Madre e hija se instalaron en un piso de un dormitorio situado detrás de una casa de apuestas y casi tan pronto como cruzaron el umbral ya iban retrasadas con el pago del alquiler. Angeline consiguió un trabajo en el pub y lo perdió casi de inmediato. Encontró otro empleo en el fish and chips pero la despidieron antes de que terminara la semana. Su faceta de limpiadora tampoco duró mucho. El problema era que Angeline «enfermaba» a menudo.
«Holgazana», era la opinión general. «O borracha. Una dublinesa holgazana y borracha. Que se maquilla demasiado. Y hace ojitos a nuestros hombres.»

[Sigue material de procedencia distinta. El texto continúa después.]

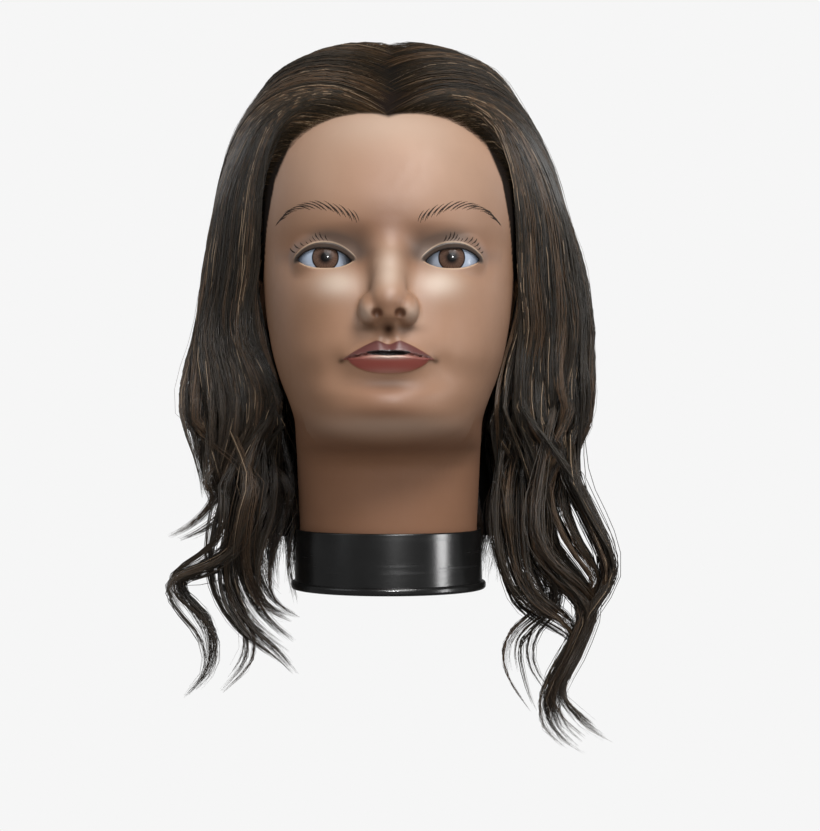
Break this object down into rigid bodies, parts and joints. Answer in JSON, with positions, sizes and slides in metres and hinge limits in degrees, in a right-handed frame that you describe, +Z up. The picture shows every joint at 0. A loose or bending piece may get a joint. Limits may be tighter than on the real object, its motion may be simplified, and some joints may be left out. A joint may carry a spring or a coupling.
{
  "type": "mannequin training head",
  "caption": "Hairdressing practice head with a made-up face, long dark hair waved at the ends, and a black neck collar with a blind clamp socket.",
  "frame": {"origin": "centre of the clamp socket's mouth, in the underside of the neck; most of the hair's ends hang below it", "axes": "+Z up through the neck to the crown, -Y the way the face looks, +X towards the right-hand side of someone who faces it"},
  "size_m": [0.2452, 0.2207, 0.382],
  "materials": {
    "skin": "satin",
    "foam": "matte",
    "collar": "gloss",
    "base": "satin",
    "screw": "satin",
    "eye": "gloss",
    "iris": "gloss",
    "hair": "satin"
  },
  "bodies": {
    "head": {"head_skin": "skin", "skull_foam": "foam", "neck_block": "foam", "neck_collar": "collar", "base_plate": "base", "base_screws": "screw", "socket_tube": "base", "socket_cap": "base", "eye_left": "eye", "eye_right": "eye", "iris_left": "iris", "iris_right": "iris", "hair_top_left": "hair", "hair_top_right": "hair", "hair_crown": "hair"},
    "left_curtain": {"hair_side_left": "hair", "lock_left_outer": "hair", "lock_left_middle": "hair", "lock_left_inner": "hair"},
    "right_curtain": {"hair_side_right": "hair", "lock_right_outer": "hair", "lock_right_middle": "hair", "lock_right_inner": "hair"},
    "back_curtain": {"hair_back_left": "hair", "hair_back_right": "hair"}
  },
  "joints": [
    {"name": "left_hair_swing", "type": "hinge", "parent": "head", "child": "left_curtain", "pos_m": [-0.078, 0.016, 0.1895], "axis": [0, 1, 0], "range_deg": [0, 20]},
    {"name": "right_hair_swing", "type": "hinge", "parent": "head", "child": "right_curtain", "pos_m": [0.08, 0.016, 0.1895], "axis": [0, -1, 0], "range_deg": [0, 20]},
    {"name": "back_hair_swing", "type": "hinge", "parent": "head", "child": "back_curtain", "pos_m": [0, 0.067, 0.1895], "axis": [1, 0, 0], "range_deg": [0, 20]}
  ]
}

«Y tiene una hija falsa, no os olvidéis de la hija falsa.» (Angeline nunca había intentado hacer pasar a Fionn por una niña, pero el error de los lugareños les hizo sentirse idiotas y, luego, ofendidos.)
«Drogas», susurró alguien con una mano en la boca. «Y ese niño-niña no tiene padre.» Les encantaba hablar de Angeline. Inagotables, implacables, observaban y hablaban, hablaban y observaban, y perdieron todo su interés en espiar a los excéntricos protestantes de la ridícula casa de cristal. La belleza de Angeline, sus ojos perfilados con kohl, su pasado turbio… era mejor que un culebrón.

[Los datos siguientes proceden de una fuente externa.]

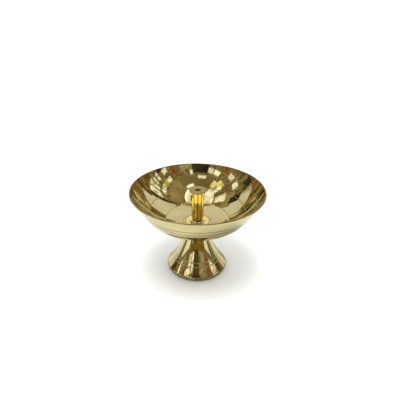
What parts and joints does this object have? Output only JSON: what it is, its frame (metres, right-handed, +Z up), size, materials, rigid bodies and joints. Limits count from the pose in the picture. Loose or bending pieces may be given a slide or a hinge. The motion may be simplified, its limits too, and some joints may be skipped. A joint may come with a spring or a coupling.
{
  "type": "footed oil lamp",
  "caption": "Footed brass oil lamp: a wide shallow bowl on a flared hollow foot, with a fluted wick holder screwed into its middle.",
  "frame": {"origin": "middle of the ring that the foot stands on", "axes": "+Z up through the wick holder; the lamp is turned about Z, and X runs along the cross-drilled oil inlets"},
  "size_m": [0.09, 0.09, 0.0608],
  "materials": {
    "polished_brass": "mirror polished",
    "fluted_brass": "bright turned, deep gold",
    "turned_brass": "satin, faced on a lathe",
    "gasket_rubber": "matte"
  },
  "bodies": {
    "lamp": {"bowl": "polished_brass", "foot": "polished_brass", "seat_disc": "polished_brass", "gasket": "gasket_rubber", "clamp_stud": "turned_brass", "clamp_washer": "turned_brass", "clamp_nut": "turned_brass"},
    "collar": {"post_collar": "polished_brass"},
    "wick_holder": {"wick_post": "fluted_brass", "wick_cap": "turned_brass"}
  },
  "joints": [
    {"name": "post_lift", "type": "slide", "parent": "lamp", "child": "collar", "axis": [0, 0, 1], "range_m": [0, 0.00421]},
    {"name": "post_turn", "type": "hinge", "parent": "collar", "child": "wick_holder", "pos_m": [0, 0, 0.045], "axis": [0, 0, 1], "range_deg": [0, 2160]}
  ],
  "couplings": [
    {"joint": "post_lift", "follows": "post_turn", "m_per_rad": 0.00011141}
  ]
}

Cuando murió, nadie podía creerlo.
Al parecer, tenía un enfisema. La historia de que había venido a Pokey por el clima era completamente cierta. Había llegado en busca de aire fresco para reparar sus dañados pulmones cuando lo que en realidad necesitaba era medicación. Pero como era una mujer frágil y falta de sentido práctico que ansiaba obtener resultados positivos sin la más mínima comprensión de cómo hacer que ocurrieran, no había pedido ayuda.
Naturalmente, nadie en el pueblo le había ofrecido ayuda. No podían. Aunque se habían percatado de que llevaba una vida caótica —Fionn no iba al colegio y Angeline solía dar la nota en el supermercado porque no tenía dinero suficiente— la familia de Angeline tendría que haber llevado cuatro generaciones viviendo en el pueblo para poder aceptarla como uno de ellos. Duro, quizá, pero las reglas eran las reglas.
Todo el mundo dio por sentado que Angeline había sido una mujer ligera de cascos que ignoraba quién era el padre de su hijo, pero Fionn facilitó algunos detalles y una llamada telefónica a la policía de Pokey bastó para localizar a Pearse Purdue. Un hombre bello, en opinión de Jemima. Tanto como Angeline y, como ella, un espíritu libre. (O, si querías ser poco piadoso, que no era la intención de Jemima, patológicamente irresponsable.) Pescador de oficio, Pearse se había pasado la vida faenando con pesqueros a lo largo de la costa occidental. Fionn había sido el resultado de un breve pero apasionado matrimonio, y aunque se separaron —Pearse pasaba en el mar once meses al año y Angeline hablaba un pelín demasiado lento para su gusto— mantenían una relación cordial. Pearse quería a Fionn pero reconocía que era incapaz de hacerle de padre.
Había que buscarle una familia de acogida.
Fue entonces cuando Jemima y Giles intervinieron. La muerte de Angeline los había dejado horrorizados.
—¿Cómo hemos podido permitir que ocurriera? —le preguntó Jemima a Giles.
—Le llevabas sopa.
—Pero no era consciente de lo enferma que estaba. Fionn le daba Lemsip. Pensaba que no era más que un fuerte catarro.
—No podíamos saberlo —dijo Giles, masajeándole los hombros—. No podíamos saberlo. Pero ahora podemos darle un hogar a Fionn.
—Les dará mucho trabajo —le advirtió el hombre de Servicios Sociales a Jemima—. Ha heredado la tendencia irresponsable de ambos lados de la familia. Por duplicado. Es un caso perdido. Y parece una niña.
—A Giles y a mí no nos asusta —replicó Jemima—. Los niños equilibrados siempre encuentran un hogar, pero son los niños con problemas los que de verdad lo necesitan.